Jérôme Kerviel, the Société Générale “rogue trader”, may finally have put paid to our romance with spiffy jobs in banks. It's not his misbehaviour that troubles. We don't yet know whether he did anything really bad — he insists his bosses turned a blind eye and the Paris prosecutor has not laid charges of fraud; instead, the man who cost the bank €5 billion (£3.7 billion) is accused of computer hacking, forgery and abuse of trust.
The shy SocGen trader, blessed with a faint resemblance to Tom Cruise, has revealed to us what we long suspected — that life in the towers of glass is mind-numbingly dull. Consider the young Frenchman's job: after years in a dreary back-office, shuffling paper, he was given a chance to do some real trading.
His job was to make money for the bank as an arbitrageur, buying bundles of futures contracts based on European stock market indices while at the same time selling near-identical matching contracts. The bank's profit derived from exploiting the tiny differences in value between the purchase and the sale.
He was a “master of the universe”, like the bond trader in Tom Wolfe's novel The Bonfire of the Vanities, dealing in tiny crumbs. But the rules of Mr Kerviel's game were constructed to minimise risk to the bank — he was not allowed to have a view, to speculate or gamble. From the millions of individual crumbs, the bank made a loaf and Mr Kerviel was given a tiny nibble, his salary and, perhaps, a bonus.
So uninspiring is the daily duty of screen-gazing, Mr Kerviel's lawyers assert, that many did like him - broke the rules and dabbled in the markets beyond their authority. Were they trying to draw attention to their wit and skill, hoping for promotion? Or were they just bored out of their minds, lads playing computer games instead of doing their jobs?
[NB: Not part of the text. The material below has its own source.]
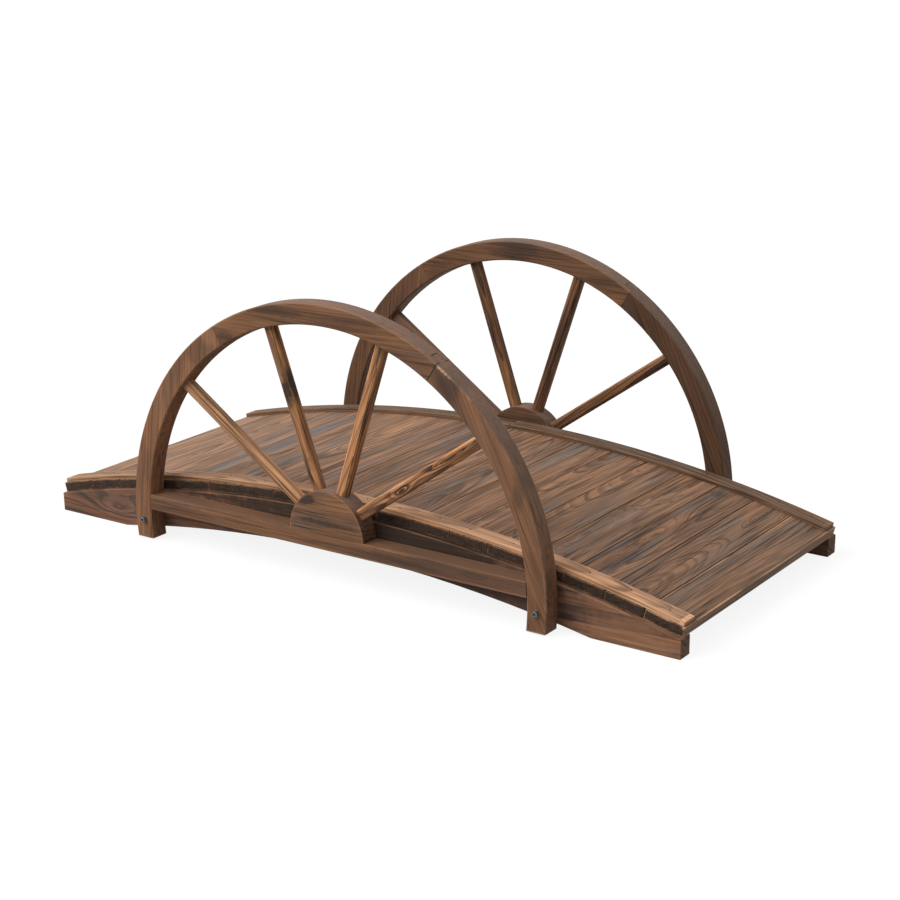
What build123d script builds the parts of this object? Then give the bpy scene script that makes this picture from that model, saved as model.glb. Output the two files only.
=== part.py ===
"""Wooden garden bridge: an arched plank deck between two half wheels.

Millimetres, Z up. X runs along the bridge and Y across it. The origin is the
middle of the footprint, on the ground.
"""
import os
from math import asin, cos, degrees, radians, sin, tan

from build123d import *

os.makedirs("parts", exist_ok=True)

# Two arched side beams, standing on a flat foot at each end
BEAM_LENGTH = 1320.0
FRAME_WIDTH = 576.0
BEAM_THICKNESS = 30.0
FOOT_LENGTH = 161.0
ARCH_CLEARANCE = 46.5

# Deck of flat boards laid round an arc, given by its height in two places
CROWN_HEIGHT = 133.5
DECK_END_HEIGHT = 51.3
DECK_OVERHANG = 3.0
BOARD_COUNT = 18
BOARD_THICKNESS = 17.0
BOARD_GAP = 2.0
BOARD_END_INSET = 8.0

# Thin edge strips bent over the boards, two lengths to a side
STRIP_WIDTH = 32.5
STRIP_THICKNESS = 8.0
STRIP_INSET = 3.0
STRIP_END_SETBACK = 3.0
STRIP_JOINT_GAP = 1.0

# Half wheel: rim of three pieces, straight rail, half round hub
RIM_OUTER_RADIUS = 438.5
RIM_DEPTH = 37.0
RIM_CENTRE_HEIGHT = 45.5
WHEEL_THICKNESS = 36.5
RIM_EDGE_CHAMFER = 2.0
LEG_CLEARANCE = 3.5
JOINT_ANGLE = 58.0
TONGUE_ANGLE = 2.5
TONGUE_THICKNESS = 16.0
RAIL_BOTTOM = 60.0
RAIL_HEIGHT = 27.0
HUB_RADIUS = 78.0

# Spokes, square in section with well rounded edges
SPOKE_WIDTH = 21.0
SPOKE_THICKNESS = 19.0
SPOKE_EDGE_ROUND = 6.0
LOW_SPOKE_ANGLE = 35.0
HIGH_SPOKE_ANGLE = 71.3

# Sizes that follow from the ones above
HALF_LENGTH = BEAM_LENGTH / 2
HALF_FRAME = FRAME_WIDTH / 2
DECK_RISE = CROWN_HEIGHT - DECK_END_HEIGHT
DECK_RADIUS = (HALF_LENGTH**2 + DECK_RISE**2) / (2 * DECK_RISE)
DECK_CENTRE = CROWN_HEIGHT - DECK_RADIUS
HALF_DECK_ANGLE = degrees(asin((HALF_LENGTH + DECK_OVERHANG) / DECK_RADIUS))
BOARD_STEP = 2 * HALF_DECK_ANGLE / BOARD_COUNT
BOARD_WIDTH = 2 * DECK_RADIUS * tan(radians(BOARD_STEP / 2)) - BOARD_GAP
BOARD_LENGTH = FRAME_WIDTH - 2 * BOARD_END_INSET
SEAT_RADIUS = DECK_RADIUS - BOARD_THICKNESS
RIM_INNER_RADIUS = RIM_OUTER_RADIUS - RIM_DEPTH
RAIL_TOP = RAIL_BOTTOM + RAIL_HEIGHT


def save(builder, name):
    """Labels one solid and writes it out."""
    builder.part.label = name
    export_step(builder.part, f"parts/{name}.step")


def deck_point(radius, angle):
    """Point in the X, Z plane at an angle from the crown of the deck arc."""
    return (radius * sin(radians(angle)), DECK_CENTRE + radius * cos(radians(angle)))


def on_flat(radius, board_angle, x):
    """Point at x on the flat that touches the arc at a board's middle."""
    rise = (radius - x * sin(radians(board_angle))) / cos(radians(board_angle))
    return (x, DECK_CENTRE + rise)


def board_angle(index):
    """Angle of a board's middle, counted from the left end."""
    return -HALF_DECK_ANGLE + BOARD_STEP * (index + 0.5)


def inner_offset(side):
    """Offset of Plane.XZ for a wheel; extruding goes towards the front."""
    if side == "front":
        return HALF_FRAME
    return -HALF_FRAME - WHEEL_THICKNESS


def wheel_middle(side):
    """Y of the middle of a wheel's thickness."""
    return -inner_offset(side) - WHEEL_THICKNESS / 2


# Side beams: the top is cut in flats so that every board sits face to face
seat_points = [on_flat(SEAT_RADIUS, board_angle(0), -HALF_LENGTH)]
corner_radius = SEAT_RADIUS / cos(radians(BOARD_STEP / 2))
for index in range(1, BOARD_COUNT):
    ray = -HALF_DECK_ANGLE + BOARD_STEP * index
    seat_points.append(deck_point(corner_radius, ray))
seat_points.append(on_flat(SEAT_RADIUS, board_angle(BOARD_COUNT - 1), HALF_LENGTH))

foot_inner = HALF_LENGTH - FOOT_LENGTH
for side, offset in (("front", HALF_FRAME - BEAM_THICKNESS), ("back", -HALF_FRAME)):
    with BuildPart() as beam:
        with BuildSketch(Plane.XZ.offset(offset)):
            with BuildLine():
                Polyline(*seat_points)
                Line(seat_points[-1], (HALF_LENGTH, 0))
                Line((HALF_LENGTH, 0), (foot_inner, 0))
                ThreePointArc((foot_inner, 0), (0, ARCH_CLEARANCE), (-foot_inner, 0))
                Line((-foot_inner, 0), (-HALF_LENGTH, 0))
                Line((-HALF_LENGTH, 0), seat_points[0])
            make_face()
        extrude(amount=BEAM_THICKNESS)
    save(beam, f"beam_{side}")

# Deck boards, numbered from the left end
for index in range(BOARD_COUNT):
    angle = board_angle(index)
    x, z = deck_point(DECK_RADIUS - BOARD_THICKNESS / 2, angle)
    along = (cos(radians(angle)), 0, -sin(radians(angle)))
    up = (sin(radians(angle)), 0, cos(radians(angle)))
    with BuildPart(Plane(origin=(x, 0, z), x_dir=along, z_dir=up)) as board:
        Box(BOARD_WIDTH, BOARD_LENGTH, BOARD_THICKNESS)
    save(board, f"board_{index + 1:02d}")

# Edge strips: flat under each board's top, a plain arc above
top_radius = DECK_RADIUS + STRIP_THICKNESS
end_angle = degrees(asin((HALF_LENGTH + DECK_OVERHANG - STRIP_END_SETBACK) / top_radius))
last_board = board_angle(BOARD_COUNT - 1)
first_board = board_angle(BOARD_COUNT // 2)
under_points = [on_flat(DECK_RADIUS, first_board, STRIP_JOINT_GAP / 2)]
fold_radius = DECK_RADIUS / cos(radians(BOARD_STEP / 2))
for index in range(1, BOARD_COUNT // 2):
    under_points.append(deck_point(fold_radius, BOARD_STEP * index))
under_points.append(deck_point(DECK_RADIUS / cos(radians(end_angle - last_board)), end_angle))
joint_angle = degrees(asin(STRIP_JOINT_GAP / 2 / top_radius))
top_start = deck_point(top_radius, joint_angle)
top_middle = deck_point(top_radius, (joint_angle + end_angle) / 2)
top_end = deck_point(top_radius, end_angle)
strip_outer = BOARD_LENGTH / 2 - STRIP_INSET

for side, offset in (("front", strip_outer - STRIP_WIDTH), ("back", -strip_outer)):
    with BuildPart() as strip:
        with BuildSketch(Plane.XZ.offset(offset)):
            with BuildLine():
                Polyline(*under_points)
                Line(under_points[-1], top_end)
                ThreePointArc(top_end, top_middle, top_start)
                Line(top_start, under_points[0])
            make_face()
        extrude(amount=STRIP_WIDTH)
    save(strip, f"strip_{side}_right")
    with BuildPart() as mirrored_strip:
        add(mirror(strip.part, about=Plane.YZ))
    save(mirrored_strip, f"strip_{side}_left")


def rim_plane(angle):
    """Plane through the wheel's axis, local X pointing out along the angle."""
    outward = (cos(radians(angle)), 0, sin(radians(angle)))
    ahead = (-sin(radians(angle)), 0, cos(radians(angle)))
    return Plane(origin=(0, 0, RIM_CENTRE_HEIGHT), x_dir=outward, z_dir=ahead)


# Turning about this axis sweeps from the right hand leg up over the top
wheel_axis = Axis((0, 0, RIM_CENTRE_HEIGHT), (0, -1, 0))
rim_middle = RIM_OUTER_RADIUS - RIM_DEPTH / 2
leg_start = -degrees(asin(RIM_CENTRE_HEIGHT / RIM_INNER_RADIUS)) - 2

for side in ("front", "back"):
    middle = wheel_middle(side)
    with BuildPart() as leg:
        with BuildSketch(rim_plane(leg_start)):
            with Locations((rim_middle, middle)):
                section = Rectangle(RIM_DEPTH, WHEEL_THICKNESS)
            chamfer(section.vertices(), RIM_EDGE_CHAMFER)
        revolve(axis=wheel_axis, revolution_arc=JOINT_ANGLE - leg_start)
        with BuildSketch(rim_plane(JOINT_ANGLE)):
            with Locations((rim_middle, middle)):
                Rectangle(RIM_DEPTH, TONGUE_THICKNESS)
        revolve(axis=wheel_axis, revolution_arc=TONGUE_ANGLE)
        with Locations((rim_middle, middle, LEG_CLEARANCE - RIM_CENTRE_HEIGHT)):
            Box(3 * RIM_DEPTH, 2 * WHEEL_THICKNESS, 2 * RIM_CENTRE_HEIGHT, mode=Mode.SUBTRACT)
    save(leg, f"rim_{side}_right")
    with BuildPart() as mirrored_leg:
        add(mirror(leg.part, about=Plane.YZ))
    save(mirrored_leg, f"rim_{side}_left")

    with BuildPart() as rim_top:
        with BuildSketch(rim_plane(JOINT_ANGLE)):
            with Locations((rim_middle, middle)):
                section = Rectangle(RIM_DEPTH, WHEEL_THICKNESS)
            chamfer(section.vertices(), RIM_EDGE_CHAMFER)
        revolve(axis=wheel_axis, revolution_arc=180 - 2 * JOINT_ANGLE)
        for slot_start in (JOINT_ANGLE, 180 - JOINT_ANGLE - TONGUE_ANGLE):
            with BuildSketch(rim_plane(slot_start)):
                with Locations((rim_middle, middle)):
                    Rectangle(RIM_DEPTH + 2, TONGUE_THICKNESS)
            revolve(axis=wheel_axis, revolution_arc=TONGUE_ANGLE, mode=Mode.SUBTRACT)
    save(rim_top, f"rim_{side}_top")

    wheel_face = Plane.XZ.offset(inner_offset(side))
    with BuildPart() as rail:
        with BuildSketch(wheel_face):
            with Locations((0, RIM_CENTRE_HEIGHT)):
                Circle(RIM_INNER_RADIUS)
            with Locations((0, RAIL_BOTTOM + RAIL_HEIGHT / 2)):
                Rectangle(2 * RIM_OUTER_RADIUS, RAIL_HEIGHT, mode=Mode.INTERSECT)
        extrude(amount=WHEEL_THICKNESS)
    save(rail, f"rail_{side}")

    with BuildPart() as hub:
        with BuildSketch(wheel_face):
            with Locations((0, RAIL_TOP)):
                Circle(HUB_RADIUS)
            with Locations((0, RAIL_TOP + HUB_RADIUS)):
                Rectangle(2 * HUB_RADIUS, 2 * HUB_RADIUS, mode=Mode.INTERSECT)
        extrude(amount=WHEEL_THICKNESS)
    save(hub, f"hub_{side}")

    spoke_angles = (
        180 - LOW_SPOKE_ANGLE,
        180 - HIGH_SPOKE_ANGLE,
        HIGH_SPOKE_ANGLE,
        LOW_SPOKE_ANGLE,
    )
    for number, angle in enumerate(spoke_angles, start=1):
        outward = (cos(radians(angle)), 0, sin(radians(angle)))
        hub_centre = (0, middle, RAIL_TOP)
        with BuildPart() as spoke:
            with BuildSketch(Plane(origin=hub_centre, x_dir=(0, 1, 0), z_dir=outward)):
                RectangleRounded(SPOKE_THICKNESS, SPOKE_WIDTH, SPOKE_EDGE_ROUND)
            extrude(amount=RIM_OUTER_RADIUS)
            with BuildSketch(wheel_face):
                with Locations((0, RAIL_TOP)):
                    Circle(HUB_RADIUS)
            extrude(amount=WHEEL_THICKNESS, mode=Mode.SUBTRACT)
            with BuildSketch(wheel_face):
                with Locations((0, RIM_CENTRE_HEIGHT)):
                    Circle(RIM_INNER_RADIUS)
            extrude(amount=WHEEL_THICKNESS, mode=Mode.INTERSECT)
        save(spoke, f"spoke_{side}_{number}")
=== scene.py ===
"""Looks of the wooden garden bridge: wood finishes, eased edges, bolts and nails.

Metres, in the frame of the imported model: X along the bridge, Y across it, Z up.
"""
import random
from math import cos, hypot, pi, radians, sin

import bmesh
import bpy
from mathutils import Matrix, Vector


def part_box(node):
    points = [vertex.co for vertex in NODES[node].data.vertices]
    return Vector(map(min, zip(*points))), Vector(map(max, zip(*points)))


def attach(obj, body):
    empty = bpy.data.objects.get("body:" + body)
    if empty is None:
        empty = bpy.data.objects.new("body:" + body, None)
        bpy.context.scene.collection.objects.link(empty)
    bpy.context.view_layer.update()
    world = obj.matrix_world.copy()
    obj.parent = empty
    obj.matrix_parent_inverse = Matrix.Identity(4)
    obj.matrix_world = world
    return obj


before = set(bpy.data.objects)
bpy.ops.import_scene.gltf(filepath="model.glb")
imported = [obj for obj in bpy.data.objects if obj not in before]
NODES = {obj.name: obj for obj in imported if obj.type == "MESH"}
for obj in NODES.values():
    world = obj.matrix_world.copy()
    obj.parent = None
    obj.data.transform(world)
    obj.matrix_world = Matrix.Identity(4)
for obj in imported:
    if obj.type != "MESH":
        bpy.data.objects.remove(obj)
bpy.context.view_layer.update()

SCENE = bpy.context.scene
X_AXIS = Vector((1, 0, 0))
Y_AXIS = Vector((0, 1, 0))
Z_AXIS = Vector((0, 0, 1))

# Camera: pose fitted to the photograph, in metres and radians
IMAGE_SIDE = 900
SENSOR_WIDTH = 36
FOCAL_PIXELS = 1937.7
CENTRE_RIGHT_PIXELS = 36
CENTRE_DOWN_PIXELS = 120
CAMERA_YAW = 0.5882
CAMERA_PITCH = 0.3614
CAMERA_ROLL = 0.0042
CAMERA_DISTANCE = 3.520
CAMERA_TARGET = Vector((0.1080, 0, -0.0556))

# Light: a large soft key from the upper left in front, a weak one from above, an even fill
KEY_TOWARDS = Vector((-0.52, -0.56, 0.66))
KEY_STRENGTH = 3.15
KEY_SPREAD = 0.9
TOP_TOWARDS = Vector((0.35, 0.25, 0.90))
TOP_STRENGTH = 0.75
TOP_SPREAD = 1.4
FILL_STRENGTH = 0.27
WHITE = (1, 1, 1, 1)

# Floor: how it lights the bridge, how its shadow shows and how white it looks
FLOOR_RADIUS = 9.0
FLOOR_STEPS = 96
FLOOR_COLOUR = 0.3
FLOOR_SHADOW = 0.14
FLOOR_GLOW = 0.88

# Eased edges, rounded by modifiers
EDGE_EASE = 0.0013
STRIP_EASE = 0.001
RIM_EASE = 0.0009
SPOKE_EASE = 0.0006
EASE_STEPS = 3
WELD_DISTANCE = 0.00002
SHARP_ANGLE = radians(25)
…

They are little different from the Victorian clerks who perched on high chairs in the City's banking halls, scratching at ledgers, matching balances of money, in and out. It's probably not what Mr Kerviel had in mind when he set out to make his fortune in high finance. I suspect he wanted to catch a bigger fish.
A film that my children love is Captains Courageous, an adaptation of the Rudyard Kipling yarn about a spoilt rich boy who falls off an ocean liner. Picked up by a Portuguese fisherman, Manuel, played in the film by Spencer Tracy, the boy joins the crew of the We're Here, a schooner hunting for cod off the Grand Banks, and there he learns how to be a man. In a famous scene, Manuel forces the boy to throw his catch, a big halibut, back into the sea, when he finds out that the lad cheated, tangling the hooks of other fishermen.
The We're Here is gone for ever. Instead, adventurous young men become milksops, stuck in office jobs, indulging in greedy fantasies to while away days of stale coffee. Where is Captain Disko, the avuncular seadog who looks after his crew? You won't find him at Merrill Lynch or Morgan Stanley.
And these banks will become ever more unsuitable employers of young men angling for the main chance. The SocGen affair must lead to more intense scrutiny, a tightening of the manacles that bind traders, analysts and dealers to their desks. If it is not already, investment banking will soon become an unbearable world of paper-shufflers.
Small wonder that so many flee to the relative freedom of hedge funds and private equity until they, too, succumb to the tightening net of regulation. In a world intolerant of risk, there is no place for very bright but foolish boys.
Which brings us to the final nail in Mr Kerviel's coffin. The future of investment banking is likely to be mainly female. Where else will banks look for reliable and co-operative employees? Would a bank rather have a team that looks after its members and openly discusses problems or a group of dysfunctional individuals working on their own?
It's not a difficult choice. Of course, a team of empathetic females might not catch the really big halibut, but the banks can probably live with that if the girls net a steady and predictable catch of lesser fry. It's a small price to pay to save €5 billion.